[CAD and scene scripts]
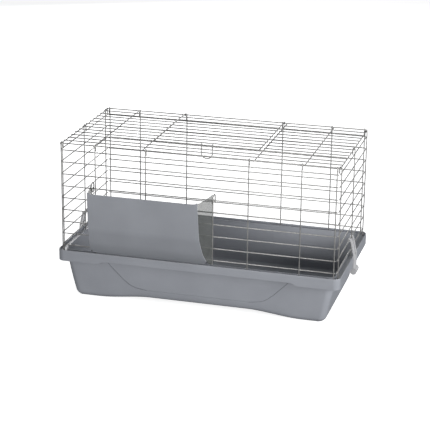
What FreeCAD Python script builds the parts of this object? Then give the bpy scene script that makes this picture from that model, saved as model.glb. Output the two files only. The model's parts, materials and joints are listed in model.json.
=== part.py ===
"""Wire rabbit cage: a plastic tray, a welded wire top with a roof door, and a hay rack.

Lengths are millimetres. X runs along the front, Y from front to rear and Z upwards. The pieces are
drawn about the middle of the tray, and each finished sub-part is then set back by tray_middle, so
that the origin is on the ground under the middle of the whole cage, its hay rack included.
"""
import FreeCAD
import Part
import Sketcher

import math
import os

SIZES = (
    ("tray_middle", "43.5", "origin back to the middle of the tray"),
    ("wire_radius", "1.5", "every welded wire"),
    ("weld_sink", "0.3", "how far one wire sinks into another at a weld"),
    ("hook_gap", "0.1", "play between a wall's hook and the roof wire under it"),
    ("hook_drop", "16", "inner leg of a wall's hook"),
    ("half_length", "398", "middle to the roof's side wires"),
    ("half_depth", "198.5", "middle to the roof's front and rear wires"),
    ("roof_height", "460", "ground to the roof's crosswires"),
    ("roof_overhang", "2", "crosswire ends past the roof's side wires"),
    ("roof_bays", "13", "gaps between the roof's crosswires"),
    ("roof_long_reach", "300", "middle to the roof's outer long wires"),
    ("opening_reach", "160", "middle to the long wires beside the door"),
    ("wall_first_drop", "19.7", "roof to the walls' first crosswire"),
    ("wall_pitch", "35.2", "between the walls' crosswires"),
    ("wall_foot", "139.5", "ground to the uprights' lower ends"),
    ("corner_gap", "2.5", "roof corner to the crosswires' ends"),
    ("end_reach", "391.5", "middle to the end uprights"),
    ("outer_reach", "295", "middle to the outer uprights"),
    ("inner_reach", "147.5", "middle to the inner uprights"),
    ("side_reach", "187", "middle to the side walls' corner uprights"),
    ("hinge_gap", "0.25", "play in an eye that turns on a wire"),
    ("door_reach", "152.5", "middle to the door's side wires"),
    ("door_front", "99.9", "middle to the door's front wire"),
    ("door_rest", "110", "middle to the tips that rest on the roof"),
    ("loop_reach", "16", "half width of the door loop"),
    ("loop_length", "40", "door's front wire to the loop's lower end"),
    ("rack_middle", "128.5", "cage middle to the rack's middle"),
    ("rack_reach", "177.5", "rack middle to its hook wires"),
    ("rack_back", "8", "front wall to the rack's hook wires"),
    ("rack_top", "350", "ground to the rack's rim"),
    ("rack_top_depth", "98", "front wall to the rack's rim"),
    ("rack_fold", "262", "ground to the start of the curve in the rack's face"),
    ("rack_fold_depth", "88", "front wall to the start of the curve"),
    ("rack_foot", "148.5", "ground to the rack's lower edge"),
    ("rack_foot_depth", "12", "front wall to the lower edge"),
    ("rack_sheet", "2.5", "thickness of the rack's face"),
    ("rack_plate", "2.4", "thickness of the rack's end plates"),
    ("rack_splay", "0.22", "how fast the rack narrows away from the wall"),
    ("rack_corner", "40", "radius of the face's lower corners"),
    ("rack_hook_reach", "11", "radius of the rack's wire hooks"),
    ("rack_hook_tail", "28", "hook crown to the end of its inner leg"),
    ("rack_ring", "6.5", "radius of the rings on the fourth crosswire"),
    ("rack_ring_wire", "1.3", "radius of the rings' wire"),
    ("rim_reach_x", "411", "middle to the rim's end faces"),
    ("rim_reach_y", "209.5", "middle to the rim's front face"),
    ("rim_top", "145", "ground to the rim's upper edge"),
    ("rim_seat", "139.5", "ground to the seat that carries the walls"),
    ("inner_lip", "143", "ground to the lip inside the walls"),
    ("rim_foot", "112", "ground to the rim's lower edge at the ends"),
    ("rim_foot_middle", "120", "ground to the lower edge in the middle"),
    ("rim_step_reach", "285", "middle to the step in the lower edge"),
    ("rim_corner", "20", "radius of the rim's corners"),
    ("tray_wall", "2.5", "thickness of the moulding"),
    ("tub_reach_x", "394", "middle to the tub's end at the rim"),
    ("tub_reach_y", "193", "middle to the tub's front at the rim"),
    ("floor_reach_x", "366", "middle to the tub's end on the ground"),
    ("floor_reach_y", "182", "middle to the tub's front on the ground"),
    ("floor_height", "13", "ground to the underside of the floor"),
    ("tub_round", "14", "radius of the tub's lower edge"),
    ("tub_corner", "20", "radius of the tub's corners at the rim"),
    ("foot_inner", "300", "middle to the inner edge of the feet on the ground"),
    ("foot_slope", "160", "how far the feet slope up towards the middle"),
    ("foot_inset", "25", "tub's edge on the ground to the hollow underneath"),
    ("panel_rise", "1.5", "how far the front panel stands proud"),
    ("clip_width", "36", "width of a clip"),
    ("clip_window", "14", "width of the window round the middle upright"),
    ("clip_play", "0.3", "play between a clip's eye and the wire"),
    ("clip_eye", "4.6", "outer radius of a clip's eye"),
    ("clip_bar", "9.5", "radius of the bar that hooks under the rim"),
)

UP = FreeCAD.Vector(0, 0, 1)
ALONG = {
    "X": FreeCAD.Rotation(FreeCAD.Vector(0, 1, 0), 90),
    "Y": FreeCAD.Rotation(FreeCAD.Vector(1, 0, 0), -90),
    "Z": FreeCAD.Rotation(),
}
WIRE = "Sizes.wire_radius"
HOOK = "(2 * Sizes.wire_radius + Sizes.hook_gap)"
EYE = "(2 * Sizes.wire_radius + Sizes.hinge_gap)"
WELD = "(2 * Sizes.wire_radius - Sizes.weld_sink)"
WALL_OUT = "(Sizes.hook_gap + Sizes.weld_sink)"
ROOF_PITCH = "(2 * Sizes.half_depth / Sizes.roof_bays)"
LONG_HEIGHT = f"(Sizes.roof_height - {WELD})"
DOOR_HEIGHT = f"(Sizes.roof_height + {EYE})"
DOOR_CROSS_HEIGHT = f"({DOOR_HEIGHT} - {WELD})"
WALL_CROSSWIRES = 9
ROOF_FRONT_BAYS = 3
RACK_CROSSWIRE = 4
CLIP_CROSSWIRE = 8

document = FreeCAD.newDocument("wire_rabbit_cage")
sheet = document.addObject("Spreadsheet::Sheet", "Sizes")
for row, (alias, number, meaning) in enumerate(SIZES, start=1):
    sheet.set(f"A{row}", alias)
    sheet.set(f"B{row}", number)
    sheet.set(f"C{row}", meaning)
    sheet.setAlias(f"B{row}", alias)
document.recompute()
nodes = {}


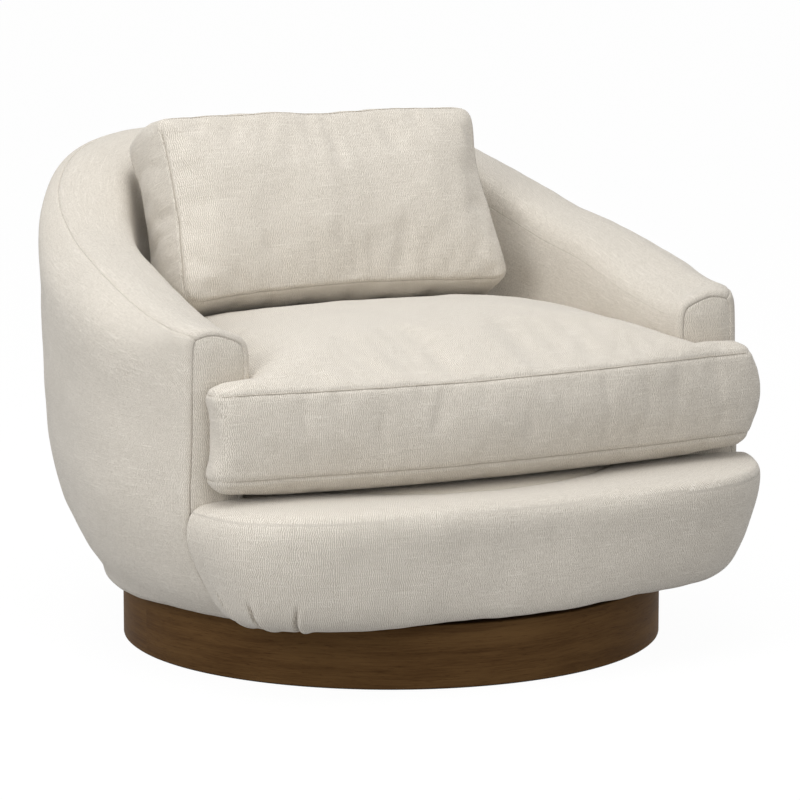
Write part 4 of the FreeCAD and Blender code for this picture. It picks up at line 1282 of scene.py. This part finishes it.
@dataclass
class CushionForm:
    """A boxed cushion in its own frame: plan X and Y, thickness along Z between two seams."""

    outline: Array
    centre: tuple
    seam_low: float
    seam_high: float
    top: Callable[[Array, Array], Array]
    bottom: Callable[[Array, Array], Array]
    boxing: Callable[[Array, Array], Array]

    def ball(self, segments: int = 320, rings: int = 110) -> bpy.types.Object:
        """The cushion's first shape, from a ball whose rings follow the outline."""
        deselect()
        bpy.ops.mesh.primitive_uv_sphere_add(segments=segments, ring_count=rings, radius=1)
        item = bpy.context.active_object
        unit = coordinates(item)
        centre = np.array(self.centre)
        around = np.arctan2(unit[:, 1], unit[:, 0])
        polar = np.arccos(np.clip(unit[:, 2], -1, 1)) / math.pi
        rim_angle = np.arctan2(*(self.outline - centre).T[::-1])
        order = np.argsort(rim_angle)
        angles = rim_angle[order]
        rim = self.outline[order]
        angles = np.concatenate([[angles[-1] - 2 * math.pi], angles, [angles[0] + 2 * math.pi]])
        rim = np.concatenate([rim[-1:], rim, rim[:1]])
        edge = np.stack([np.interp(around, angles, rim[:, k]) for k in range(2)], axis=1)
        inner = np.where(polar < 0.5, polar / 0.4, (1 - polar) / 0.4)
        share = np.clip(inner, 0, 1) ** 0.8
        level = np.clip((polar - 0.4) / 0.2, 0, 1)
        plan = centre + (edge - centre) * share[:, None]
        height = self.seam_high + (self.seam_low - self.seam_high) * level
        away = outline_distance(plan, self.outline)
        height = np.where(polar < 0.4, self.seam_high + self.top(plan, away), height)
        height = np.where(polar > 0.6, self.seam_low - self.bottom(plan, away), height)
        side = (polar >= 0.4) & (polar <= 0.6)
        out = (edge - centre) / np.linalg.norm(edge - centre, axis=1, keepdims=True)
        plan = plan + out * (self.boxing(edge, level) * side)[:, None]
        place_vertices(item, np.column_stack([plan, height]))
        merge_close(item)
        return item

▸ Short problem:
Print exactly, and only, the lines beginning at the top of the listing and ending at the line with "a hay rack.".

▸ Reply:
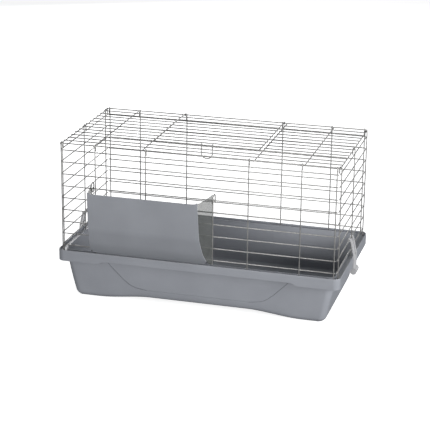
What FreeCAD Python script builds the parts of this object? Then give the bpy scene script that makes this picture from that model, saved as model.glb. Output the two files only. The model's parts, materials and joints are listed in model.json.
=== part.py ===
"""Wire rabbit cage: a plastic tray, a welded wire top with a roof door, and a hay rack.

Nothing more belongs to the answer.